Electronic Textile Market Grows as Products Evolve

by Ruth Seeley

As the electronic textile market continues to grow, market players are participating in the evolution from first generation (attaching a sensor to a garment), through second-generation (embedding sensors in garments), to third-generation wearables, where the garment is the sensor. 

The new IDTechEx report, “E-textiles 2019-2029: Technologies, Markets and Players,” includes brand new data about e-textiles revenue with a look at 200 companies. While many have existed for a long time in the industry by making the majority of their revenue from R&D or design contracts, rather than from product revenue, this version of the report focuses on specific product revenue across different sectors (including biometric monitoring, heating, lighting and other e-textiles) and includes additional historical data and short-term estimates for the total revenues of companies working in the space.¬†

James Hayward, Principal Analyst at IDTechEx and lead author on the report, said, “Many of the companies in this emerging industry make the majority of their revenue on a project-by-project basis, with the component of consulting and R&D revenue often being more significant than just looking at products sold. In previous years, we have collated data to understand the volumes and revenues from product shipments in e-textiles. In this edition, we expanded on this to include historic data on all revenue from e-textiles companies, as well as representation of the different industries and product types from each player. The result is not only a projection of future opportunity in the space but also a detailed study of the current and short-term scenario for the current players in the industry today.”

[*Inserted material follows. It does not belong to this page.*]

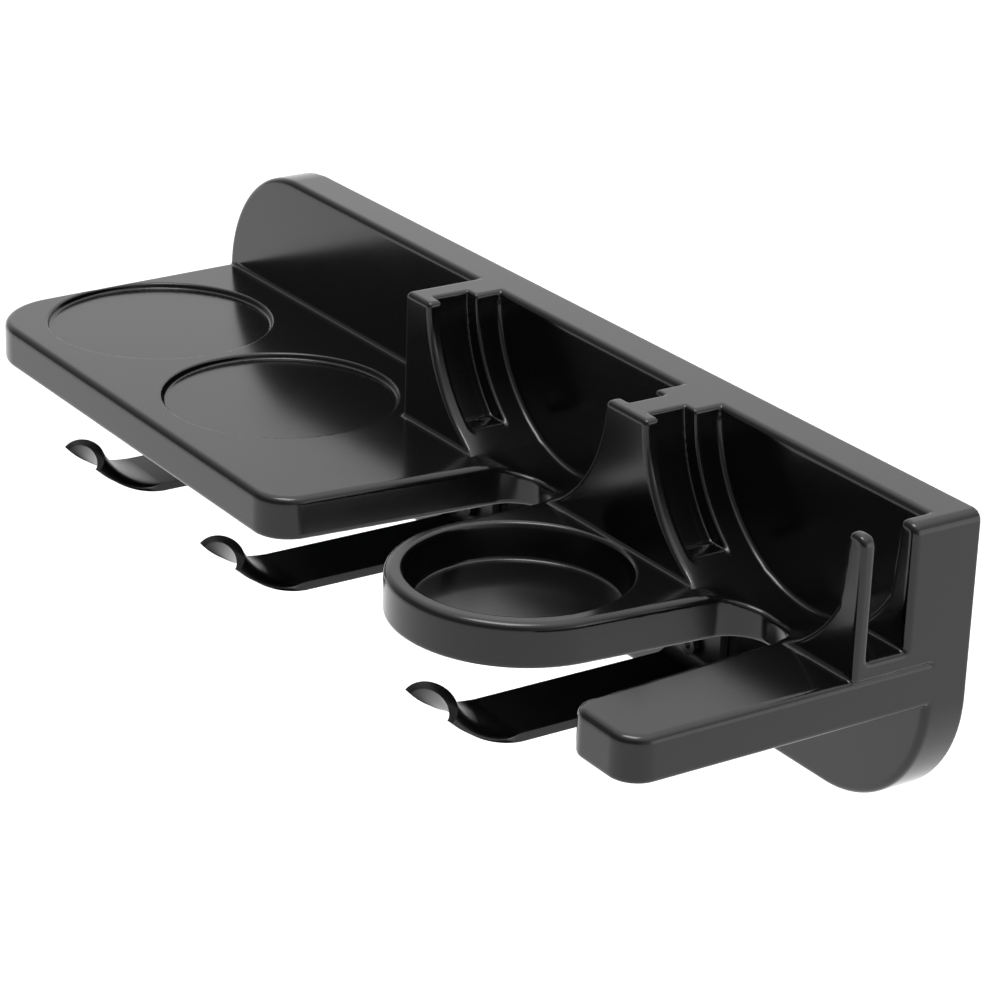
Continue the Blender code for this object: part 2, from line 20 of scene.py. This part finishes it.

Many companies continue to investigate this sector, fueled by a clear, long-term vision for the potential around e-textiles. Textile products have a ubiquity that electronics companies can only dream of. Electronic products and their surrounding digital ecosystem are the key products for the four largest companies in the world (by market capitalization, as of 2019). The idea to combine the features of each, providing a comfortable, fashionable, customizable interface between humans and digital products, creating huge value in the process, is central to the big-picture thinking of many speculative investors today.

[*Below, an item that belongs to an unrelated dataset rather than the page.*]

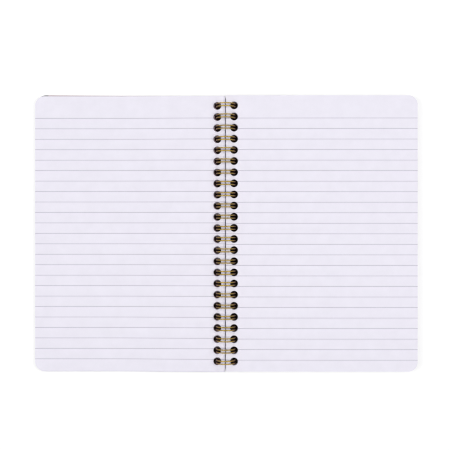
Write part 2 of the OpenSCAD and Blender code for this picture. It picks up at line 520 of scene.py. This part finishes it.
def punch_holes(sheet, side, inset):
    """Cuts the row of round holes."""
    leaves = bpy.context.scene.notebook_leaves
    reach = (leaves.hole_count - 1) * leaves.hole_distance
    bpy.ops.object.select_all(action="DESELECT")
    bpy.ops.mesh.primitive_cylinder_add(
        vertices=32, radius=leaves.hole_diameter / 2, depth=10 * MM,
        location=(side * inset, -reach / 2, bpy.context.scene.notebook_lay.rise))
    punch = bpy.context.object
    apply_place(punch)
    apply_modifier(punch, "ARRAY", count=leaves.hole_count, use_relative_offset=False,
                   use_constant_offset=True, constant_offset_displace=(0, leaves.hole_distance, 0))
    apply_modifier(sheet, "BOOLEAN", operation="DIFFERENCE", solver="EXACT", object=punch)
    bpy.data.objects.remove(punch)


def mark_edges(piece):
    """Gives the second material to the faces that stand upright."""
    for face in piece.data.polygons:
        if abs(face.normal.z) < 0.5:
            face.material_index = 1


def smooth(piece, degrees=30):
    """Shades the piece smooth except at edges sharper than the angle."""
    select_only(piece)
    bpy.ops.object.shade_smooth_by_angle(angle=math.radians(degrees))


def weigh_fall(leaf):
    """Weighs a leaf's vertices by the share of the fall behind them, for the air under its fore part."""
    lay = bpy.context.scene.notebook_lay
    group = leaf.vertex_groups.new(name="fallen")
    for vertex in leaf.data.vertices:
        group.add([vertex.index], 1 - fall(abs(vertex.co.x)) / lay.rise, "REPLACE")


def leaf_stack(name, side, box, fan, spread, seed):
    """A stack of single punched leaves, each a hair off its neighbours. The lower ones have slid down."""
    leaves = bpy.context.scene.notebook_leaves
    lay = bpy.context.scene.notebook_lay
    ruling = bpy.context.scene.notebook_ruling
    thickness = box[1].z - max(lay.rise, fan) - leaves.underside
    count = round(thickness / leaves.leaf_pitch)
    slip = (box[0].y + box[1].y) / 2
    leaf = flat_sheet(name, side, leaves.spine_edge)
    apply_modifier(leaf, "SOLIDIFY", thickness=leaves.leaf_pitch - leaves.leaf_air, offset=1)
    punch_holes(leaf, side, leaves.hole_inset)
    smooth(leaf)
    weigh_fall(leaf)
    stray = random.Random(seed)
    copies = [leaf]
    for level in range(count):
        if level:
            select_only(leaf)
            bpy.ops.object.duplicate()
            copies.append(bpy.context.object)
        top = level == count - 1
        jog = (0, 0) if top else [stray.uniform(-leaves.jog, leaves.jog) for _ in range(2)]
        # The lowest leaves have slid the most, and the top one has slid up a little.
        down = spread * ((1 - level / (count - 1)) ** 3 - leaves.slid_up)
        copies[-1].location = (jog[0], jog[1] + slip - down, leaves.underside + level * leaves.leaf_pitch)
    for level in range(1, count):
        apply_modifier(copies[level], "DISPLACE", direction="Z", strength=fan * level / (count - 1),
                       mid_level=0, vertex_group="fallen")
    bpy.ops.object.select_all(action="DESELECT")
    for copy in copies:
        copy.select_set(True)
    bpy.context.view_layer.objects.active = leaf
    bpy.ops.object.join()
    apply_place(leaf)
    first = ruling.first_left if side < 0 else ruling.first_right
    middle = slip + spread * leaves.slid_up
    leaf.data.materials.append(ruled_paper(name + "_paper", box[1].y - first, middle))
    leaf.data.materials.append(cut_edges(name + "_edges"))
    mark_edges(leaf)
    return leaf


def card_cover(name, side, inset):
    """A cover of card with softened cut edges, punched like the leaves."""
    covers = bpy.context.scene.notebook_covers
    cover = flat_sheet(name, side, covers.spine_edge)
    apply_modifier(cover, "SOLIDIFY", thickness=covers.thickness, offset=1)
    apply_modifier(cover, "BEVEL", width=covers.rounding, segments=2, limit_method="ANGLE",
                   angle_limit=math.radians(60))
    punch_holes(cover, side, inset)
    smooth(cover)
    return cover


class NOTEBOOK_OT_wire(bpy.types.Operator):
    """Bends one wire into the row of twin loops"""
    bl_idname = "notebook.wire"
    bl_label = "Bend the binding wire"

    def turn(self, steps, angle, centre, axis):
        """Draws the wire's open end round an axis by the right-hand rule. Spin itself turns the other way."""
        bpy.ops.mesh.spin(steps=steps, angle=-angle, center=centre, axis=axis)

    def draw_out(self, length):
        """Draws the wire's open end straight along the spine."""
        bpy.ops.mesh.extrude_region_move(TRANSFORM_OT_translate={"value": (0, length, 0)})

    def execute(self, context):
        sizes = context.scene.notebook_wire
        leaves = context.scene.notebook_leaves
        radius, half_leg = sizes.loop_radius, sizes.leg_distance / 2
        axle = Vector((0, 0, radius + sizes.thickness / 2))

        def on_loop(angle, y=0.0):
            return axle + Vector((radius * math.cos(angle), y, radius * math.sin(angle)))

        foot = sizes.seam_angle + sizes.bend_radius / radius
        leg = (2 * math.pi * radius - sizes.tip_gap - half_leg - sizes.bend_radius) / radius
        tip = foot + leg
        foot_out = (math.cos(foot), 0, math.sin(foot))
        tip_in = (-math.cos(tip), 0, -math.sin(tip))
        down = Vector((math.sin(foot), 0, -math.cos(foot))) * sizes.bend_radius
        link = leaves.hole_distance / 2 - half_leg - sizes.bend_radius
        first = -(leaves.hole_count - 1) * leaves.hole_distance / 2

        bpy.ops.object.select_all(action="DESELECT")
        bpy.ops.mesh.primitive_circle_add(
            vertices=sizes.sides, radius=sizes.thickness / 2, fill_type="NOTHING",
            location=on_loop(foot, first - leaves.hole_distance / 2) + down, rotation=(math.pi / 2, 0, 0))
        bpy.ops.object.transform_apply(location=True, rotation=True, scale=True)
        wire = start_piece("twin_loop_wire")
        bpy.ops.mesh.select_all(action="SELECT")
        self.draw_out(link)
        self.turn(5, math.pi / 2, on_loop(foot, first - half_leg - sizes.bend_radius), foot_out)
        self.turn(48, leg, axle, (0, -1, 0))
        self.turn(10, math.pi, on_loop(tip, first), tip_in)
        self.turn(48, leg, axle, (0, 1, 0))
        self.turn(5, math.pi / 2, on_loop(foot, first + half_leg + sizes.bend_radius), foot_out)
        self.draw_out(link)
        bpy.ops.object.mode_set(mode="OBJECT")
        apply_modifier(wire, "ARRAY", count=leaves.hole_count, use_relative_offset=False,
                       use_constant_offset=True, constant_offset_displace=(0, leaves.hole_distance, 0),
                       use_merge_vertices=True, merge_threshold=0.01 * MM)
        # The wire is cut off where the solid ends, just past the first and the last bend.
        bpy.ops.object.mode_set(mode="EDIT")
        for end, outer, inner in ((WIRE_BOX[0].y, False, True), (WIRE_BOX[1].y, True, False)):
            bpy.ops.mesh.select_all(action="SELECT")
            bpy.ops.mesh.bisect(plane_co=(0, end, 0), plane_no=(0, 1, 0), use_fill=True,
                                clear_outer=outer, clear_inner=inner)
        bpy.ops.mesh.select_all(action="SELECT")
        bpy.ops.mesh.remove_doubles(threshold=0.005 * MM)
        bpy.ops.mesh.normals_make_consistent(inside=False)
        bpy.ops.object.mode_set(mode="OBJECT")
        smooth(wire, 60)
        wire.data.materials.append(brass_wire())
        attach(wire, "spine")
        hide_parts("binding_wire")
        return {"FINISHED"}


class NOTEBOOK_OT_leaves(bpy.types.Operator):
    """Stacks the ruled leaves on both sides of the loops"""
    bl_idname = "notebook.leaves"
    bl_label = "Stack the leaves"

    def execute(self, context):
        sizes = context.scene.notebook_leaves
        left = leaf_stack("left_leaf_stack", -1, LEFT_BOX, sizes.left_fan, sizes.left_spread, seed=3)
        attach(left, "left_leaves")
        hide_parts("left_pages")
        right = leaf_stack("right_leaf_stack", 1, RIGHT_BOX, sizes.right_fan, 0, seed=5)
        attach(right, "spine")
        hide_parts("right_pages")
        return {"FINISHED"}


class NOTEBOOK_OT_covers(bpy.types.Operator):
    """Cuts the two covers from card"""
    bl_idname = "notebook.covers"
    bl_label = "Cut the covers"

    def execute(self, context):
        sizes = context.scene.notebook_covers
        front = card_cover("front_card_cover", -1, sizes.front_inset)
        front.rotation_euler = (0, 0, -sizes.skew)
        front.location = (0, sizes.slip, 0)
        apply_place(front)
        front.data.materials.append(cover_card("linen_card_banded", True))
        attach(front, "front")
        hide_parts("front_cover")
        back = card_cover("back_card_cover", 1, sizes.back_inset)
        back.data.materials.append(cover_card("linen_card_plain", False))
        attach(back, "back")
        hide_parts("back_cover")
        return {"FINISHED"}


def seen_directly(tree):
    """One for rays from the camera and for those that metal or glass turns aside, else nothing."""
    path = add_node(tree, "ShaderNodeLightPath").outputs
    return math_node(tree, "MAXIMUM", path["Is Camera Ray"],
                     math_node(tree, "MAXIMUM", path["Is Glossy Ray"], path["Is Transmission Ray"]))


def studio_floor():
    """Seamless paper floor: grey, with a glow that makes it white to the camera and to reflections only, and
    a painted shade where the notebook closes it in.
    """
    stage = bpy.context.scene.notebook_stage
    colours = bpy.context.scene.notebook_colours
    material, tree = new_material("white_studio_paper")
    seen = seen_directly(tree)
    place = add_node(tree, "ShaderNodeTexCoord").outputs["Object"]
    rough = add_node(tree, "ShaderNodeMapRange", {
        "Value": grain(tree, place, 3 * MM), "To Min": 0.85, "To Max": 0.95}).outputs["Result"]
    # Painted shade: the floor is darkened where the notebook closes it in, which is what shows through the
    # punched holes, and there it gets no glow.
    sky = add_node(tree, "ShaderNodeAmbientOcclusion", {"Distance": 30 * MM}, samples=16).outputs["AO"]
    clear = add_node(tree, "ShaderNodeMapRange", {"Value": sky, "From Min": 0.25, "From Max": 0.5},
                     interpolation_type="SMOOTHSTEP").outputs["Result"]
    colour = add_node(tree, "ShaderNodeMix", {
        "Factor": clear, "A": linear(colours.painted_closed_in_shade), "B": linear(colours.floor)}, data_type="RGBA")
    paper = add_node(tree, "ShaderNodeBsdfPrincipled", {
        "Base Color": colour.outputs["Result"], "Roughness": rough})
    # The lamps fade with the distance, and the glow makes up for it.
    away = add_node(tree, "ShaderNodeVectorMath", {0: place}, operation="LENGTH").outputs["Value"]
    level = add_node(tree, "ShaderNodeMapRange", {
        "Value": away, "From Min": 0.25, "From Max": 1.0,
        "To Min": stage.glow, "To Max": 1.0}).outputs["Result"]
    open_level = math_node(tree, "MULTIPLY", clear, level)
    glow = add_node(tree, "ShaderNodeEmission", {
        "Color": (1, 1, 1, 1), "Strength": math_node(tree, "MULTIPLY", seen, open_level)})
    both = add_node(tree, "ShaderNodeAddShader", {0: paper.outputs["BSDF"], 1: glow.outputs["Emission"]})
    finish_material(tree, both.outputs["Shader"])
    return material


class NOTEBOOK_OT_stage(bpy.types.Operator):
    """Sets up the floor, the lamps, the room light and the camera"""
    bl_idname = "notebook.stage"
    bl_label = "Set up the studio"

    def execute(self, context):
        stage = context.scene.notebook_stage
        bpy.ops.object.select_all(action="DESELECT")
        bpy.ops.mesh.primitive_plane_add(size=4, location=(0, 0, 0))
        floor = context.object
        floor.name = "studio_floor"
        floor.data.materials.append(studio_floor())

        # Two soft boxes face each other across the spine, so the loops' shadows stay in their own rows. The
        # two fill lamps are weaker and stand lower, so that a loop's shadow falls on the next loop.
        top_share = stage.fill_share * (1 + stage.fill_lean)
        bottom_share = stage.fill_share * (1 - stage.fill_lean)
        for name, x, y, elevation, share in (
                ("softbox_left", -1, 0, stage.lamp_elevation, 1),
                ("softbox_right", 1, 0, stage.lamp_elevation, 1),
                ("fill_top", 0, 1, stage.fill_elevation, top_share),
                ("fill_bottom", 0, -1, stage.fill_elevation, bottom_share)):
            way = Vector((x * math.cos(elevation), y * math.cos(elevation), math.sin(elevation)))
            bpy.ops.object.light_add(type="AREA", location=way * stage.lamp_distance)
            lamp = context.object
            lamp.name = name
            lamp.data.size = stage.lamp_size
            lamp.data.energy = stage.lamp_power * share
            lamp.rotation_euler = way.to_track_quat("Z", "Y").to_euler()

        world = bpy.data.worlds.new("studio_room")
        context.scene.world = world
        world.use_nodes = True
        room = world.node_tree
        room.nodes["Background"].inputs["Color"].default_value = (1, 1, 1, 1)
        room.links.new(
            math_node(room, "MAXIMUM", seen_directly(room), stage.world_level),
            room.nodes["Background"].inputs["Strength"])

        bpy.ops.object.camera_add(location=(*stage.camera_place, stage.camera_height), rotation=(0, 0, 0))
        camera = context.object
        camera.name = "camera_above"
        camera.data.sensor_fit = "HORIZONTAL"
        distance = stage.camera_height - stage.page_level
        camera.data.lens = camera.data.sensor_width * distance / (stage.picture_width * stage.pixel)
        camera.data.clip_start = 0.01
        context.scene.camera = camera
        context.scene.view_settings.view_transform = "Standard"
        context.scene.cycles.filter_width = stage.sharpness
        return {"FINISHED"}


class NOTEBOOK_PT_panel(bpy.types.Panel):
    """The steps that make the notebook"""
    bl_label = "Notebook"
    bl_idname = "NOTEBOOK_PT_panel"
    bl_space_type = "VIEW_3D"
    bl_region_type = "UI"
    bl_category = "Notebook"

    def draw(self, context):
        for _, step in STEPS:
            self.layout.operator(step.bl_idname)
        for name, group in GROUPS:
            box = self.layout.box()
            box.label(text=name.removeprefix("notebook_").title())
            for field in group.__annotations__:
                box.prop(getattr(context.scene, name), field)


GROUPS = (
    ("notebook_wire", NotebookWireSizes),
    ("notebook_leaves", NotebookLeafSizes),
    ("notebook_lay", NotebookLaySizes),
    ("notebook_covers", NotebookCoverSizes),
    ("notebook_ruling", NotebookRuling),
    ("notebook_colours", NotebookColours),
    ("notebook_stage", NotebookStage),
)
STEPS = (
    ("wire", NOTEBOOK_OT_wire),
    ("leaves", NOTEBOOK_OT_leaves),
    ("covers", NOTEBOOK_OT_covers),
    ("stage", NOTEBOOK_OT_stage),
)


def register():
    for name, group in GROUPS:
        bpy.utils.register_class(group)
        setattr(bpy.types.Scene, name, PointerProperty(type=group))
    for _, step in STEPS:
        bpy.utils.register_class(step)
    bpy.utils.register_class(NOTEBOOK_PT_panel)


def unregister():
    bpy.utils.unregister_class(NOTEBOOK_PT_panel)
    for _, step in reversed(STEPS):
        bpy.utils.unregister_class(step)
    for name, group in reversed(GROUPS):
        delattr(bpy.types.Scene, name)
        bpy.utils.unregister_class(group)


def main():
    """Makes the notebook and its studio."""
    register()
    for name, _ in STEPS:
        getattr(bpy.ops.notebook, name)()


if __name__ == "__main__":
    main()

However, the industry remains a very long way from this eventuality. Many more real challenges exist for e-textiles companies today, from optimizing supply chain and manufacturing to validating product value in the minds of consumers, through to end-of-life management of the products once they are sold. Steps are being taken to consolidate advanced manufacturing in-house, pursue medical approval routes for biometric monitoring after consumer routes have proven unfavorable, and by optimizing materials, with recycling or disposal in mind. These early steps are critical to establishing real short-term revenue before developing bigger picture ideas.